Okay, enough about introductory remarks. Let’s move onto the fun part. How can we port the missing ingredients from Kaldi to PyTorch realm?
Existing Approaches to make Kaldi features available
Looking at the existing libraries, I think there are two approaches;
- Wrap Kaldi libraries (PyKaldi)
- Re-implement functionalities in Python (torchaudio, Librosa)
Let’s look into these approaches and think about the pros and cons.
- Wrap Kaldi libraries
This approach implements a bridging code between array implementations of Python (NumPy NDArray in the case of PyKaldi, Tensor for PyTorch) and Kaldi’s Vector/Matrix class, then make the interface available in Python.
- Pros
- Can reuse the Kaldi’s source code as-is.
- Easy to incorporate the changes in upstream.
- Can reuse the Kaldi’s source code as-is.
- Cons
- If statically built, the binary contains another BLAS library.
- If dynamically built, redistribution of the binary is not straightforward.
(Loading C++ extension module in Python which depends on another one could be tricky) - If using an interface language (like SWIG or CLIF), the build process is more complicated.

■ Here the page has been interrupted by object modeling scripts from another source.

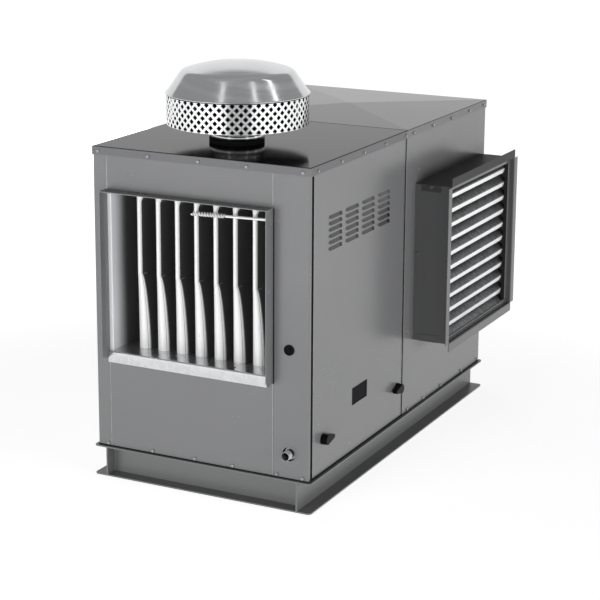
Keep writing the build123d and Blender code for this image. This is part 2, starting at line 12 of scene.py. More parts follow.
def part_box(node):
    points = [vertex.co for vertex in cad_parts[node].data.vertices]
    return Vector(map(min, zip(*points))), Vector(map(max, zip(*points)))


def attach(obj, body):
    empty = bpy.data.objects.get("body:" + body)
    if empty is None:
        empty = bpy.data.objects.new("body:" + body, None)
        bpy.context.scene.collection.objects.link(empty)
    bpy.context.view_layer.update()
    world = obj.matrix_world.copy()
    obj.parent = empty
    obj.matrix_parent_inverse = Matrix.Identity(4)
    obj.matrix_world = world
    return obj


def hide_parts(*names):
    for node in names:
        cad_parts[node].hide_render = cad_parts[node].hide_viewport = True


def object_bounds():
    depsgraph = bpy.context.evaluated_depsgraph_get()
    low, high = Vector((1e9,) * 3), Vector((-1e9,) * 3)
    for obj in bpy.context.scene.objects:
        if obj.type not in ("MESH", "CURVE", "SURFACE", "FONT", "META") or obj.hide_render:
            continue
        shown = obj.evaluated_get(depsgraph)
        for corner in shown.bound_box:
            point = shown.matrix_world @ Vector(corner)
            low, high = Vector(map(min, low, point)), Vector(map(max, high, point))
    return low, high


bl_info = {
    "name": "Duct Gas Heater",
    "version": (1, 0, 0),
    "blender": (4, 5, 0),
    "location": "View3D > Sidebar > Heater",
    "description": "Finishes, small hardware and a studio stage for an outdoor duct gas heater",
    "category": "Add Mesh",
}

SEED = 7

# Columns of pressed louvres on the access panel: start of the one before the first, and pitch
LOUVRE_START = 0.0035
LOUVRE_PITCH = 0.103

# Nodes whose sheet looks different from the rest of their slot
OWN_FINISH = {
    "heater_roof": "roof_paint",
    "inlet_roof": "rear_roof_paint",
    "liner_left": "liner_zinc",
    "liner_right": "liner_zinc",
    "louvre_blades": "blade_zinc_shade_and_highlight",
    # The roof collar's black is partly its black sealant and partly painted shade
    "roof_collar": "soot_and_shade",
    "hood_top": "shaded_paint",
    "access_panel": "louvred_paint",
}

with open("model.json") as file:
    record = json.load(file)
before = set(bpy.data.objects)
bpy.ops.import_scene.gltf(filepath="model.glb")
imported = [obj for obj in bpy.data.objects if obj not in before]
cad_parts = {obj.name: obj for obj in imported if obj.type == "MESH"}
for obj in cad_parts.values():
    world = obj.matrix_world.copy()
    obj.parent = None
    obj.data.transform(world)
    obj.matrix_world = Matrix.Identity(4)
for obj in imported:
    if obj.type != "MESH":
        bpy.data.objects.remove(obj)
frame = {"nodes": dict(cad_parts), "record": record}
nodes = frame["nodes"]
cad_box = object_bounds()

# Places read from the frame, in metres
front_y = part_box("front_panel_upper")[0].y
right_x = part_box("inlet_panel_right")[1].x
left_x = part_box("inlet_panel_left")[0].x
rear_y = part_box("rear_panel")[1].y
cabinet_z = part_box("heater_floor")[0].z
front_roof_low, front_roof_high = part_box("heater_roof")
rear_roof_low, rear_roof_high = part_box("inlet_roof")
joint_y = front_roof_high.y
vent_low, vent_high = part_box("vent_band")
vent_centre = (vent_low + vent_high) / 2


def colour_property(name, description, default):
    """A colour that the user can set, in linear red, green and blue."""
    return FloatVectorProperty(
        name=name, description=description, subtype="COLOR", size=3, min=0.0, max=1.0, default=default
    )


def length_property(name, description, default):
    """A length that the user can set, in metres."""
    return FloatProperty(
        name=name, description=description, unit="LENGTH", subtype="DISTANCE", min=0.0, default=default
    )


def power_property(name, description, default):
    """A lamp's power that the user can set, in watts."""
    return FloatProperty(name=name, description=description, unit="POWER", min=0.0, default=default)


class HeaterFinishes(PropertyGroup):
    """Colours and grain sizes of the painted and the bare sheets."""

    cabinet_colour: colour_property("Cabinet enamel", "Grey enamel of the cabinet", (0.190, 0.192, 0.196))
    # Painted shade: the near-black colour of the roof's top stands in for the shade from above
    roof_top_shade: colour_property("Roof enamel", "Glossier enamel of the roof", (0.016, 0.016, 0.017))
    rail_colour: colour_property("Rail enamel", "Grey enamel of the base rails", (0.155, 0.157, 0.157))
    # Painted shade: the hood's enamel is set darker than the cabinet's in place of the cabinet's shadow on it
    hood_shade_colour: colour_property("Hood enamel", "Grey enamel of the intake hood", (0.105, 0.106, 0.109))
    zinc_colour: colour_property("Zinc", "Galvanised sheet", (0.60, 0.61, 0.63))
    exchanger_colour: colour_property("Aluminised steel", "Heat exchanger sheet", (0.95, 0.95, 0.95))
    aluminium_colour: colour_property("Aluminium", "Spun vent cap", (0.62, 0.63, 0.64))
    pipe_colour: colour_property("Pipe steel", "Bare pipe end", (0.46, 0.46, 0.46))
    peel_size: length_property("Orange peel", "Width of one dimple in the enamel", 0.0022)
    # Painted highlight: how far the paler band painted along each edge reaches
    edge_width: length_property("Edge width", "How far the paler paint reaches from an edge", 0.0014)
    spangle_size: length_property("Spangle", "Width of one zinc crystal", 0.011)
    ring_pitch: length_property("Spinning rings", "Distance between two tool marks on the cap", 0.0030)


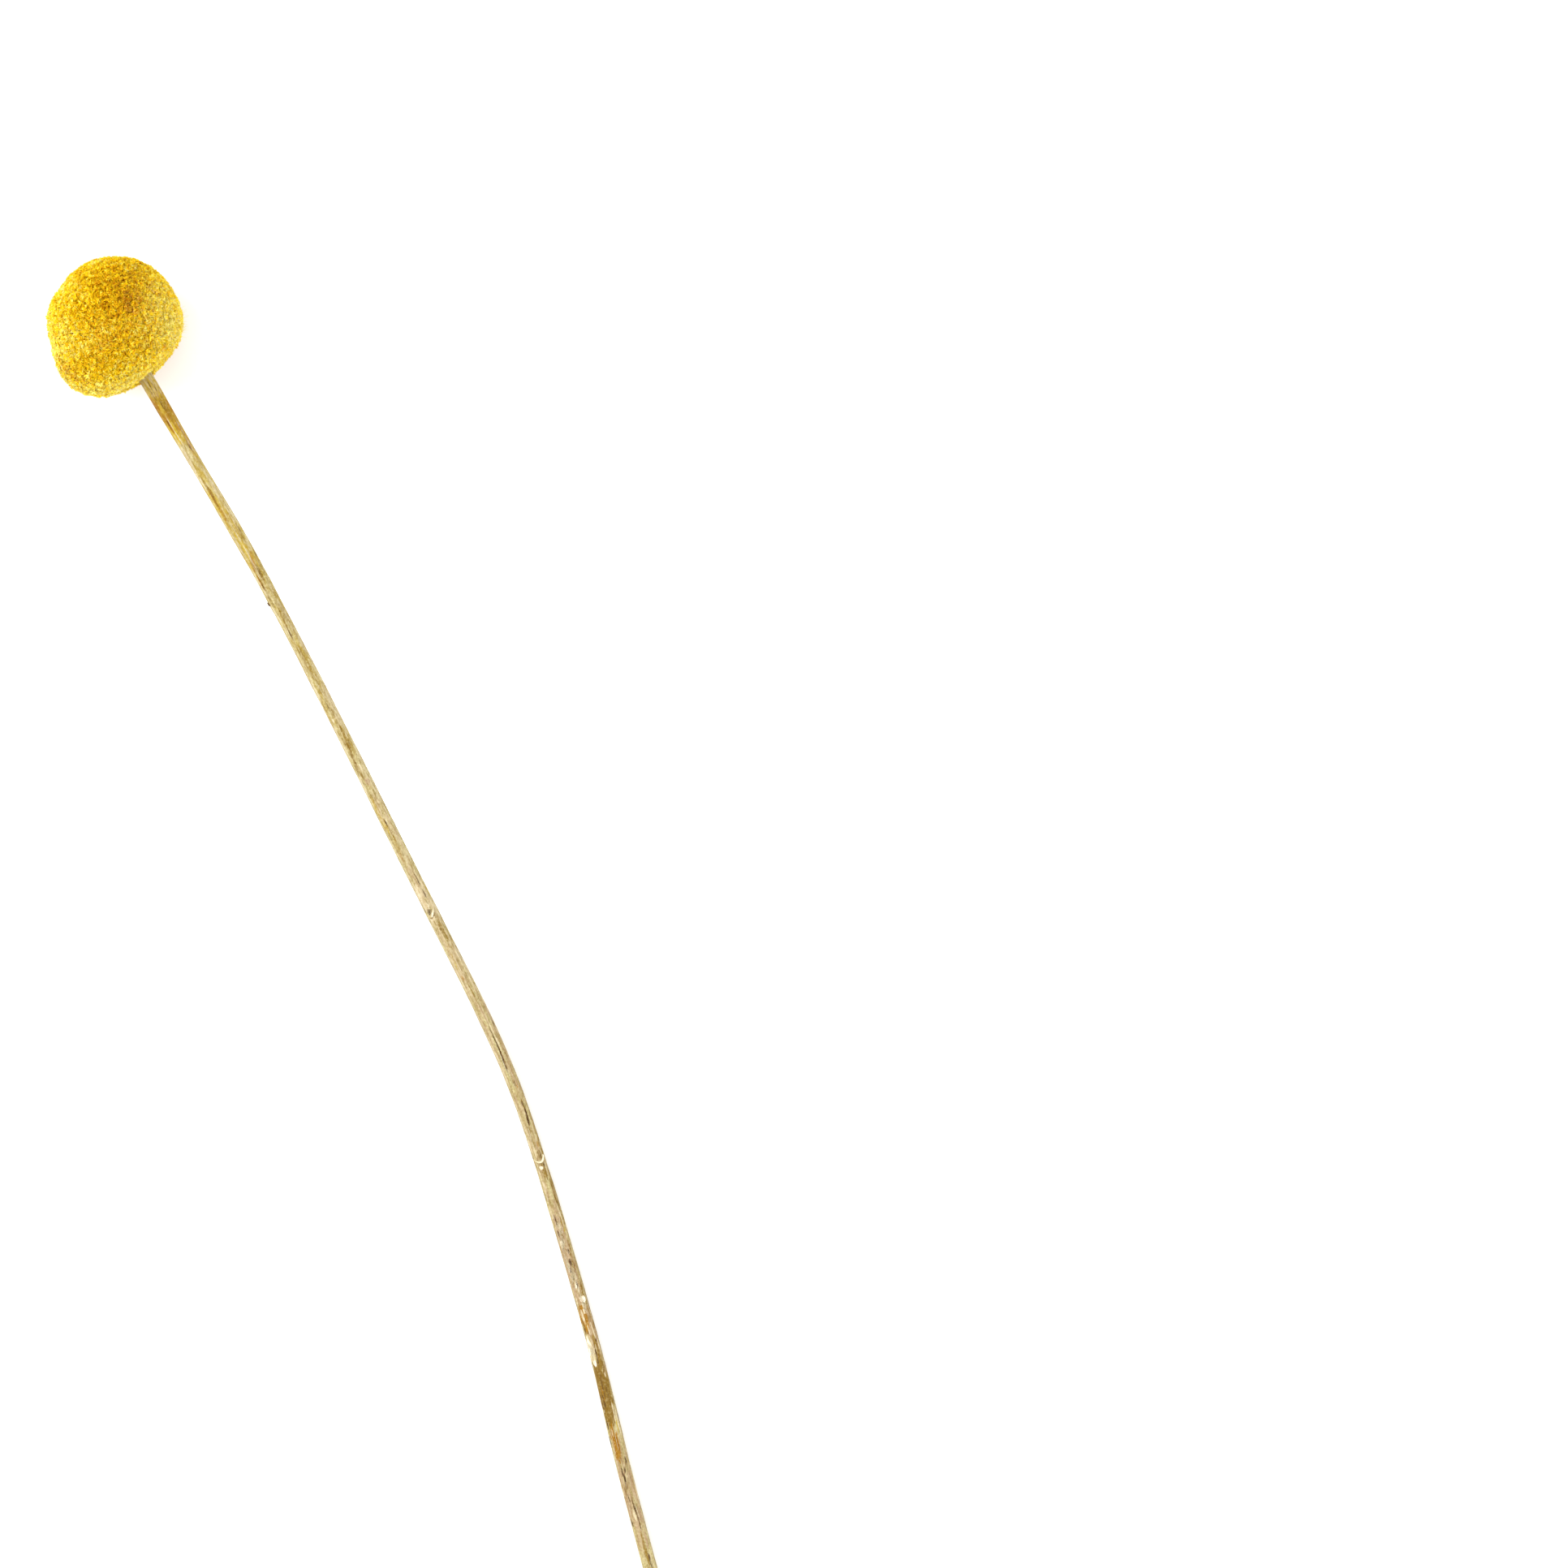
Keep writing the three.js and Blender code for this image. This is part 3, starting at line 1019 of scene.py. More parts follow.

- Could incur cost to copy data to Kaldi’s Vector/Matrix format.
- Cannot leverage the PyTorch features.
- CUDA
- autograd
- Re-implement functionalities in Python
This approach implements the same logic in Python.
- Pros
- No new dependency.
- No build process.
- Can leverage the PyTorch features.
- CUDA (though the performance improvement depends on the algorithm)
- autograd (if re-written correctly)
- Cons
- Does not scale well for porting multiple features.
- No systematic way to translate C++ code into Pyhton code.
- One has to understand all the logics of each Kaldi feature written in C++.
- No control on low level implementatoin.
- Does not scale well for porting multiple features.
The third approach
After spending some time trying the approach 1, I realized that there is another way to port Kaldi features.
- Re-implement Kaldi's Vector/Matrix class with PyTorch's C++ API.
Kaldi’s Vector/Matrix class uses a BLAS library (such as OpenBLAS, ATLAS, Intel MKL etc). PyTorch’s Python distribution comes with one, so if we write an interface that mimics Kaldi’s Vector/Matrix class on top of PyTorch’s Tensor class, the rest of the Kaldi code base should compile.
Of cource this approach is not necessarily efficient, or compatible with CUDA, but if we can write a numerically consistant implementation of Kaldi’s Vector/Matrix class, we can mostly copy-paste the features built on top of it and we get the feature compiled and it should be numerically consistant, then we can modify the implementation to improve its performance.
- Pros
- Can use the Kaldi’s source cod of high level feature implementation with minimum modification.
- Scalable
- once the Vector/Matrix classes are implemented, it is easy to add features.
- No new dependency.
- Can leverage the PyTorch features.
- CUDA
- autograd
- Can apply low level optimization
- Potential to prarllerize / vectorize the implementation for further speed up
- No cost to copy the memory hold by Tensor to Vector/Marix classes
- Cons
- Have to implement fundations (Vector/Matrix/utilities)
- Build process
The approach 3 is somewhat a hybrid of the previous approaches. When it comes to porting a library, it is very important to quickly get to the point where the ported implementation produces the same result as the original library. I feel that the approach 3 is the simplest to achieve this.